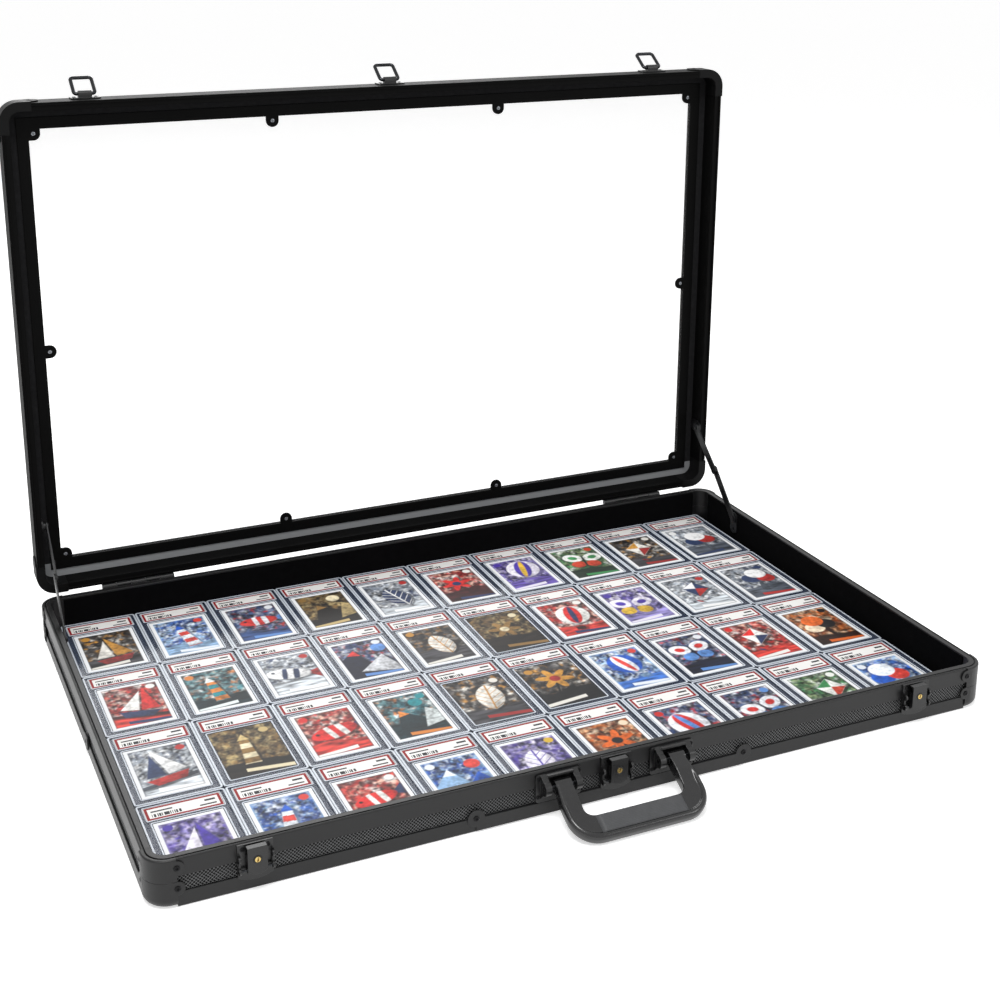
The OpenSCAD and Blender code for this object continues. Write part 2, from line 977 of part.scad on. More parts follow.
module handle_body() {
  corner = handle_w / 2 - handle_r;
  low = -handle_reach + handle_r;
  color("#3f4042")
    handle_pose()
      difference() {
        union() {
          difference() {
            translate([0, 0, -handle_t / 2])
              linear_extrude(handle_t)
                difference() {
                  handle_outline(0);
                  handle_gap();
                }
            translate([0, 0, handle_t / 2 - dish_d])
              linear_extrude(dish_d + past)
                handle_outline(dish_rim);
            for (s = [0, 1])
              mirror([s, 0, 0]) {
                translate([corner, low, 0])
                  rotate([0, 0, -90])
                    rotate_extrude(angle = 90, $fn = 96)
                      translate([handle_r, 0])
                        mirror([1, 0])
                          bullnose_cut();
                translate([handle_w / 2, low, 0])
                  rotate([90, 0, 180])
                    linear_extrude(handle_reach)
                      bullnose_cut();
              }
            translate([-corner, -handle_reach, 0])
              rotate([90, 0, 90])
                linear_extrude(2 * corner)
                  bullnose_cut();
          }
          for (s = [-1, 1])
            translate([s * bracket_x, 0, 0])
              cross_bar(handle_barrel_r, arm_w, 0, 0);
        }
        cross_bar(handle_pin_r + run_fit, handle_w, 0, 0);
      }
}

// Soft pad with a low crown, seated in the dish of the grip
module handle_grip() {
  pad_x = loop_x - past;
  pad_d = grip_d - dish_rim - 5 * pad_play;
  base = handle_t / 2 - dish_d;
  color("#6b6d70")
    handle_pose()
      translate([0, -handle_reach + dish_rim + pad_play, base])
        rail_run(2 * pad_x)
          intersection() {
            square([pad_d, dish_d + pad_proud + past]);
            translate([pad_d / 2, dish_d + pad_proud - pad_crown_r])
              circle(pad_crown_r, $fn = 180);
          }
}

// Hinge knuckles number first, first + 2 and so on of five, with their web
module knuckles(first, web_up) {
  seg = (hinge_w - knuckle_gap * (knuckle_count - 1)) / knuckle_count;
  for (i = [first:2:knuckle_count - 1])
    translate([-hinge_w / 2 + i * (seg + knuckle_gap) + seg / 2, 0, 0])
      rail_run(seg) {
        translate([hinge_out, hinge_z])
          circle(barrel_r);
        translate([0, web_up ? hinge_z : hinge_z - hinge_out - leaf_gap])
          square([hinge_out, hinge_out + leaf_gap]);
      }
}

module hinge_leaf(first, plate_low, plate_high, web_up) {
  for (s = [-1, 1])
    translate([s * hinge_x, half_d, 0])
      difference() {
        union() {
          knuckles(first, web_up);
          rail_run(hinge_w)
            translate([0, plate_low])
              square([leaf_t, plate_high - plate_low]);
        }
        translate([0, 2 * hinge_out, 0])
          cross_bar(hinge_pin_r + run_fit, hinge_w + 2 * past, hinge_out, hinge_z);
      }
}

module hinge_base_leaves() {
  color("#2e2f31")
    hinge_leaf(0, hinge_z - hinge_out - leaf_h, hinge_z - hinge_out - leaf_gap, false);
}

module hinge_lid_leaves() {
  color("#2e2f31")
    lid_pose()
      hinge_leaf(1, hinge_z + hinge_out + leaf_gap, lid_top - leaf_drop, true);
}

module hinge_pins() {
  color(bright)
    for (s = [-1, 1])
      translate([s * hinge_x, half_d + 2 * hinge_out, 0])
        cross_bar(hinge_pin_r, hinge_w, hinge_out, hinge_z);
}

// Flat bar between two points of the YZ plane, with a wider round eye at each
module bar_outline(p, q, w) {
  span = q - p;
  translate(p)
    rotate(atan2(span[1], span[0]))
      translate([0, -w / 2])
        square([norm(span), w]);
  for (c = [p, q])
    translate(c)
      circle(w / 2 + eye_more);
}

// Extrudes an outline in the YZ plane from one X to another
module stay_plate(x_from, x_to) {
  translate([x_from, 0, 0])
    rotate([90, 0, 90])
      linear_extrude(x_to - x_from)
        children();
}

module stay_rod(p, r, x_from, x_to) {
  translate([x_from, p[0], p[1]])
    rotate([0, 90, 0])
      cylinder(r = r, h = x_to - x_from);
}

module stay_base_brackets() {
  color("#55575a")
    for (m = [0, 1])
      mirror([m, 0, 0]) {
        stay_plate(stay_x0, stay_x0 + stay_plate_t)
          bar_outline(stay_p0 - [0, foot_drop], stay_p0 + [0, foot_up], foot_w);
        stay_rod(stay_p0, stay_pin_r, stay_x2 + stay_t - stay_head_t, stay_x0 + stay_plate_t);
        stay_rod(stay_p0, stay_head_r, stay_x2 + stay_t - stay_head_t, stay_x2 + stay_t);
      }
}

module stay_lid_brackets() {
  wall_x = half_w - wall;
  p = [hinge_y - stay_lid_s, hinge_z + stay_lid_t];
  color("#55575a")
    lid_pose()
      for (m = [0, 1])
        mirror([m, 0, 0]) {
          stay_plate(wall_x - stay_plate_t, wall_x)
            bar_outline(p + [0, lid_foot[0]], p + [0, lid_foot[1]], foot_w);
          stay_rod(p, stay_head_r + 1, stay_x1, wall_x - stay_plate_t + sink);
          stay_rod(p, stay_pin_r, stay_x3, stay_x1 + sink);
          stay_rod(p, stay_head_r, stay_x3, stay_x3 + stay_head_t);
        }
}

module stay_lower_arm(m) {
  color(bright)
    mirror([m, 0, 0])
      difference() {
        stay_plate(stay_x1, stay_x1 + stay_t)
          bar_outline(stay_p0, stay_elbow, stay_w);
        stay_rod(stay_p0, stay_pin_r + run_fit, stay_x1 - past, stay_x1 + stay_t + past);
      }
}

module stay_upper_arm(m) {
  upper = norm(stay_p1 - stay_elbow);
  along = (stay_p1 - stay_elbow) / upper;
  color(bright)
    mirror([m, 0, 0]) {
      difference() {
        stay_plate(stay_x2, stay_x2 + stay_t)
          bar_outline(stay_elbow, stay_p1, stay_w);
        stay_rod(stay_p1, stay_pin_r + run_fit, stay_x2 - past, stay_x2 + stay_t + past);
      }
      for (p = [stay_elbow, stay_elbow + rivet_step * along])
        stay_rod(p, stay_head_r, stay_x2 - stay_head_t, stay_x2 + sink);
    }
}

// Places one holder's piece at every place of the grid
module at_holders() {
  for (i = [0:cols - 1])
    for (j = [0:rows - 1])
      translate([(i - (cols - 1) / 2) * pitch_x, (j - (rows - 1) / 2) * pitch_y, 0])
        children();
}

// Clear holder with a raised border and seats for its label and card
module holder_shells() {
  color("#cfd8e0", 0.45)
    at_holders()
      difference() {
        translate([0, 0, holder_z])
          linear_extrude(holder_t)
            round_rect(holder_w, holder_l, holder_r);
        translate([-holder_w / 2 + holder_border, -holder_l / 2 + holder_border, field_z])
          cube([holder_w - 2 * holder_border, holder_l - 2 * holder_border, field_d + past]);
        translate([-label_w / 2 - insert_fit, label_y - label_l / 2 - insert_fit, field_z - insert_t])
          cube([label_w + 2 * insert_fit, label_l + 2 * insert_fit, insert_t + past]);
        translate([-card_w / 2 - insert_fit, card_y - card_l / 2 - insert_fit, field_z - insert_t])
          cube([card_w + 2 * insert_fit, card_l + 2 * insert_fit, insert_t + past]);
      }
}

module holder_labels() {
  color("#f2efe9")
    at_holders()
      translate([-label_w / 2, label_y - label_l / 2, field_z - insert_t])
        cube([label_w, label_l, insert_t]);
}

module holder_cards() {
  color("#8a6a4a")
    at_holders()
      translate([-card_w / 2, card_y - card_l / 2, field_z - insert_t])
        cube([card_w, card_l, insert_t]);
}

upper_rail(0, half_d, front_run);  // upper_rail_front
upper_rail(180, half_d, front_run);  // upper_rail_back
upper_rail(-90, half_w, side_run);  // upper_rail_left
upper_rail(90, half_w, side_run);  // upper_rail_right
side_panel(0, half_d, front_run);  // side_panel_front
side_panel(180, half_d, front_run);  // side_panel_back
side_panel(-90, half_w, side_run);  // side_panel_left
side_panel(90, half_w, side_run);  // side_panel_right
lower_rail(0, half_d, front_run);  // lower_rail_front
lower_rail(180, half_d, front_run);  // lower_rail_back
lower_rail(-90, half_w, side_run);  // lower_rail_left
lower_rail(90, half_w, side_run);  // lower_rail_right
upper_corners();
lower_corners();
front_skirt();
side_bosses();
bottom_panel();
floor_felt();
wall_lining();
latch_plates();
latch_pins();
handle_brackets();
handle_pins();
hinge_base_leaves();
hinge_pins();
stay_base_brackets();
lid_rail(0, half_d, lid_front_run);  // lid_rail_front
lid_rail(180, half_d, lid_front_run);  // lid_rail_back
lid_rail(-90, half_w, lid_side_run);  // lid_rail_left
lid_rail(90, half_w, lid_side_run);  // lid_rail_right
lid_corners();
lid_window();
lid_foam();
lid_retainer();
ring_brackets();
hinge_lid_leaves();
stay_lid_brackets();
stay_lower_arm(1);  // stay_lower_left
stay_lower_arm(0);  // stay_lower_right
stay_upper_arm(1);  // stay_upper_left
stay_upper_arm(0);  // stay_upper_right
ring(-latch_x);  // ring_left
ring(0);  // ring_centre
ring(latch_x);  // ring_right
lever(-latch_x);  // lever_left
lever(0);  // lever_centre
lever(latch_x);  // lever_right
key_plug(-latch_x);  // key_left
key_plug(0);  // key_centre
key_plug(latch_x);  // key_right
handle_body();
handle_grip();
holder_shells();
holder_labels();
holder_cards();
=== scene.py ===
"""Looks of a lockable display case for trading cards: black aluminium, with a clear window in the lid."""
import math

import bpy
import numpy as np
from bpy.props import FloatProperty, FloatVectorProperty, IntProperty, PointerProperty
from mathutils import Matrix


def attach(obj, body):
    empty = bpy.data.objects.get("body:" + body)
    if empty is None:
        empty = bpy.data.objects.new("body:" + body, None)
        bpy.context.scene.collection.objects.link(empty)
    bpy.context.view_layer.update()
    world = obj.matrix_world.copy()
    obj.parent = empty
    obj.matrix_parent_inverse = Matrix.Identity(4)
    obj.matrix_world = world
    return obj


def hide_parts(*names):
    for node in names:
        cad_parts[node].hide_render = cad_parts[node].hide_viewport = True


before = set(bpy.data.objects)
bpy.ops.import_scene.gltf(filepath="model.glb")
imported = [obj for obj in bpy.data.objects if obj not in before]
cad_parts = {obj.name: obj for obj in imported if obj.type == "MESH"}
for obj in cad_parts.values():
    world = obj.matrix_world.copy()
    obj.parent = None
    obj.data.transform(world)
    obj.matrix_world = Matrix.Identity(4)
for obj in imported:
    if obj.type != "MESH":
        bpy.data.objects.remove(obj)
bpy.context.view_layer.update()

bl_info = {
    "name": "Card display case",
    "version": (1, 0, 0),
    "blender": (4, 5, 0),
    "location": "3D View > Sidebar > Card case",
    "description": "Finishes, fixings, card holders and pictures of a lockable display case",
    "category": "Add Mesh",
}

MM = 0.001

# Places on the case in millimetres, in the same frame as the solids: half width and depth over the rails,
# the
# hinge's depth and height, and how far corner pieces stand proud of the rails
HALF_W, HALF_D = 432.0, 273.0
HINGE = np.array([276.0, 46.5])
PROUD = 1.5
# Outermost faces of the case: screw heads there are sunk so that they stand proud by half a millimetre
END_X = HALF_W + PROUD - 0.45
LATCHES = {"left": -342.0, "centre": 0.0, "right": 342.0}
# Card holders: their count and spacing across and along, and the height of the face of card and label
GRID = (10, 4)
PITCH = (82.9, 131.8)
FIELD_Z = 12.35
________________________
Retype, exactly and in full, the lines above from the one containing "hinge_base_leaves();" through the one containing "before = set(bpy.data.objects)".

* [Answer below]:
hinge_base_leaves();
hinge_pins();
stay_base_brackets();
lid_rail(0, half_d, lid_front_run);  // lid_rail_front
lid_rail(180, half_d, lid_front_run);  // lid_rail_back
lid_rail(-90, half_w, lid_side_run);  // lid_rail_left
lid_rail(90, half_w, lid_side_run);  // lid_rail_right
lid_corners();
lid_window();
lid_foam();
lid_retainer();
ring_brackets();
hinge_lid_leaves();
stay_lid_brackets();
stay_lower_arm(1);  // stay_lower_left
stay_lower_arm(0);  // stay_lower_right
stay_upper_arm(1);  // stay_upper_left
stay_upper_arm(0);  // stay_upper_right
ring(-latch_x);  // ring_left
ring(0);  // ring_centre
ring(latch_x);  // ring_right
lever(-latch_x);  // lever_left
lever(0);  // lever_centre
lever(latch_x);  // lever_right
key_plug(-latch_x);  // key_left
key_plug(0);  // key_centre
key_plug(latch_x);  // key_right
handle_body();
handle_grip();
holder_shells();
holder_labels();
holder_cards();
=== scene.py ===
"""Looks of a lockable display case for trading cards: black aluminium, with a clear window in the lid."""
import math

import bpy
import numpy as np
from bpy.props import FloatProperty, FloatVectorProperty, IntProperty, PointerProperty
from mathutils import Matrix


def attach(obj, body):
    empty = bpy.data.objects.get("body:" + body)
    if empty is None:
        empty = bpy.data.objects.new("body:" + body, None)
        bpy.context.scene.collection.objects.link(empty)
    bpy.context.view_layer.update()
    world = obj.matrix_world.copy()
    obj.parent = empty
    obj.matrix_parent_inverse = Matrix.Identity(4)
    obj.matrix_world = world
    return obj


def hide_parts(*names):
    for node in names:
        cad_parts[node].hide_render = cad_parts[node].hide_viewport = True


before = set(bpy.data.objects)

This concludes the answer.